> _Request_
Wherever the word "from" appears in a line, copy that line.
** begin **
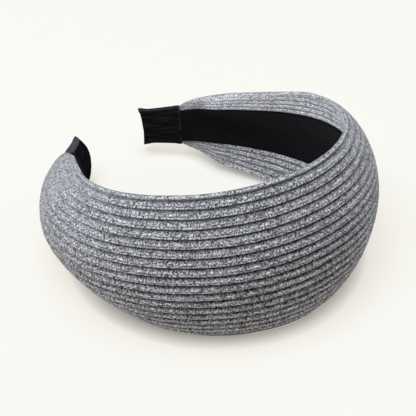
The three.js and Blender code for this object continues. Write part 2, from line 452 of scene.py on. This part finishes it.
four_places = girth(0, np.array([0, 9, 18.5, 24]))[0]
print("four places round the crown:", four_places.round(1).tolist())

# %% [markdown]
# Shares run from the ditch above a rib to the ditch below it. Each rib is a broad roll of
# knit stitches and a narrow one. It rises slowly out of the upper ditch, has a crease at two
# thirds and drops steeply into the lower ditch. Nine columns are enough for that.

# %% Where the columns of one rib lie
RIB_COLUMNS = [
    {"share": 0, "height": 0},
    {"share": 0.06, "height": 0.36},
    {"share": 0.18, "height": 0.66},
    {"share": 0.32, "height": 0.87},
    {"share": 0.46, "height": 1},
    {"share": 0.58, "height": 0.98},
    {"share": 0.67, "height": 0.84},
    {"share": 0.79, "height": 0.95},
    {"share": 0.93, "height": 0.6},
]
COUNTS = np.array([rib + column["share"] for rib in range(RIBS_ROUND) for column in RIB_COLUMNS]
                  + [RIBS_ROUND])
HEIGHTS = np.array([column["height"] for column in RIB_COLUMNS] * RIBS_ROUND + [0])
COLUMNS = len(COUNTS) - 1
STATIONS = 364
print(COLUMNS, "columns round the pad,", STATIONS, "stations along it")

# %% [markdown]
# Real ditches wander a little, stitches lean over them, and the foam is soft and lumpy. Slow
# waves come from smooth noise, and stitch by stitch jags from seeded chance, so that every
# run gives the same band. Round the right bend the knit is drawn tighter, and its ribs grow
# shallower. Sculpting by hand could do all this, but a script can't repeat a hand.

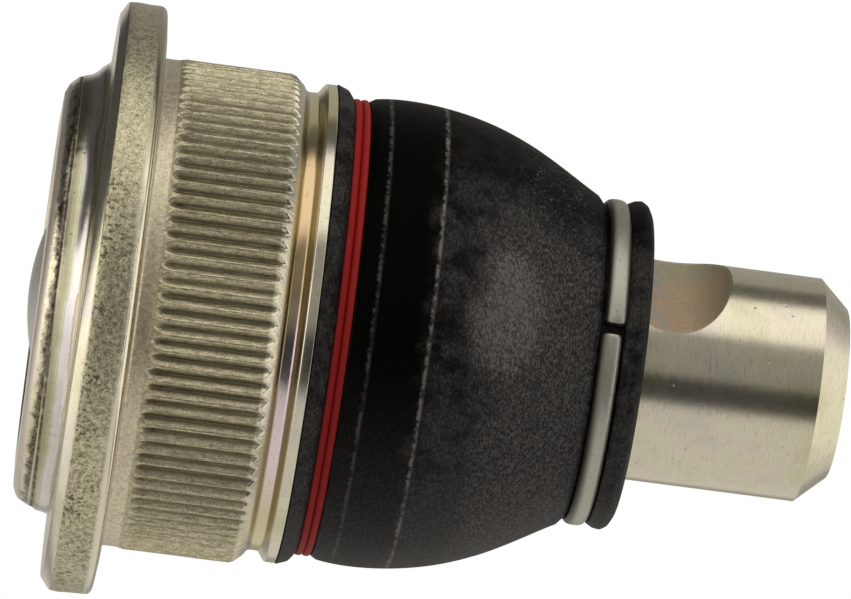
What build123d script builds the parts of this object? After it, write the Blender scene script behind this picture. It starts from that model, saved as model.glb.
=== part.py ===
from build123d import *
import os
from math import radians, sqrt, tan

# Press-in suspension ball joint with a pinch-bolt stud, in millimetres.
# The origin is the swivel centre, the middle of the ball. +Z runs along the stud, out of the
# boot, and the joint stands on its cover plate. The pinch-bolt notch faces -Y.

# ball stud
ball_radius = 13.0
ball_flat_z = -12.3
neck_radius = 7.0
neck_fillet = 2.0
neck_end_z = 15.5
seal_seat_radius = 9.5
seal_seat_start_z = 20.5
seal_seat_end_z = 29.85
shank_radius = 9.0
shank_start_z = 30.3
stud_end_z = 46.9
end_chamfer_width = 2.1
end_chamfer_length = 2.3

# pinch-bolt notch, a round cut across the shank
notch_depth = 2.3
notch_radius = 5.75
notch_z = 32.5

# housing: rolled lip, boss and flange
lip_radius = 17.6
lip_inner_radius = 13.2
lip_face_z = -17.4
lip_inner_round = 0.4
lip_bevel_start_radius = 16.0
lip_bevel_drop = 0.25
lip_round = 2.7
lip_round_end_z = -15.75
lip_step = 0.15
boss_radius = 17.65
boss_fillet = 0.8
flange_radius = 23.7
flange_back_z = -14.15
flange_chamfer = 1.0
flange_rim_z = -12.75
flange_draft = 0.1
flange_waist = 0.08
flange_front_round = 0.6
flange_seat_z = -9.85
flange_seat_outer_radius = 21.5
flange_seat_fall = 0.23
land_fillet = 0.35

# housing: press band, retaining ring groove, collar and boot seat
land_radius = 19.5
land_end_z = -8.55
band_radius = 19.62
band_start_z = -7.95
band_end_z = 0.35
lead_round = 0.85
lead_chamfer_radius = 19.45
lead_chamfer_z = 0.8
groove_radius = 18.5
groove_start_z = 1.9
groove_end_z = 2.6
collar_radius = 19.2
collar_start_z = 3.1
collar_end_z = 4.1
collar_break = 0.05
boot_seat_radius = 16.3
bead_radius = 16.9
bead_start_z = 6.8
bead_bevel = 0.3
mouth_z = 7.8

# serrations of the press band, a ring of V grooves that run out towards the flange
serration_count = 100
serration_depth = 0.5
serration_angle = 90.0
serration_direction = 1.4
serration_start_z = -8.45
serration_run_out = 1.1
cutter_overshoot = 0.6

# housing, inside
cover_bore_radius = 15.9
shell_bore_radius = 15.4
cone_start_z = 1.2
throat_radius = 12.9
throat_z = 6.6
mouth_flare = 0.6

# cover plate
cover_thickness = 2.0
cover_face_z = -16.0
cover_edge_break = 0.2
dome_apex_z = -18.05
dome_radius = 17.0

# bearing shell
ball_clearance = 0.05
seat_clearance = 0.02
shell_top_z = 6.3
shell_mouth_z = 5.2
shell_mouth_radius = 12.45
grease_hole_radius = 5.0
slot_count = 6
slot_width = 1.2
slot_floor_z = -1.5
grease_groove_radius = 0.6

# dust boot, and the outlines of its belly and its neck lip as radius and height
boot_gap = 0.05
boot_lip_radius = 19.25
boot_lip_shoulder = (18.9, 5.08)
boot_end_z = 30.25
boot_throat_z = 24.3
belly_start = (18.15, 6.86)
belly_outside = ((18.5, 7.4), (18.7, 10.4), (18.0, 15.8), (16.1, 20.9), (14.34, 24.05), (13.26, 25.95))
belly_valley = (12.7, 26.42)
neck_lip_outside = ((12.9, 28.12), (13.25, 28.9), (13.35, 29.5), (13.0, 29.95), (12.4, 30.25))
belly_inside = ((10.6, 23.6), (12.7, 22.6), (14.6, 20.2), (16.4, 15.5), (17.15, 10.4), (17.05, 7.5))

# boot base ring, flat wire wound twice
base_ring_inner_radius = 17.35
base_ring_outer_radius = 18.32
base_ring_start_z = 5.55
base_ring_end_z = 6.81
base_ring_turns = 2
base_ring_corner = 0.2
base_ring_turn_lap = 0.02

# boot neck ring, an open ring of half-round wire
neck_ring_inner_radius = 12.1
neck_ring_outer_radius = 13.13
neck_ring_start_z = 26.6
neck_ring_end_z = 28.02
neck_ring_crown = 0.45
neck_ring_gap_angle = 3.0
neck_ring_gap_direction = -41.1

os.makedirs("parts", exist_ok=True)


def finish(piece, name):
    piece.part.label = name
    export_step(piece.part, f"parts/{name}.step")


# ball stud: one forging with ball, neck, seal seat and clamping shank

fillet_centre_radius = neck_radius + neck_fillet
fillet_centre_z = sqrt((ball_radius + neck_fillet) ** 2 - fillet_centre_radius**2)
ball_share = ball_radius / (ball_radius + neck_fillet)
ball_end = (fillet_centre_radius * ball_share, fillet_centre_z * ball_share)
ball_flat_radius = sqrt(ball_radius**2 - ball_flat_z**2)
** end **
> _Task answer_
The three.js and Blender code for this object continues. Write part 2, from line 452 of scene.py on. This part finishes it.
# Shares run from the ditch above a rib to the ditch below it. Each rib is a broad roll of
# waves come from smooth noise, and stitch by stitch jags from seeded chance, so that every
What build123d script builds the parts of this object? After it, write the Blender scene script behind this picture. It starts from that model, saved as model.glb.
from build123d import *
from math import radians, sqrt, tan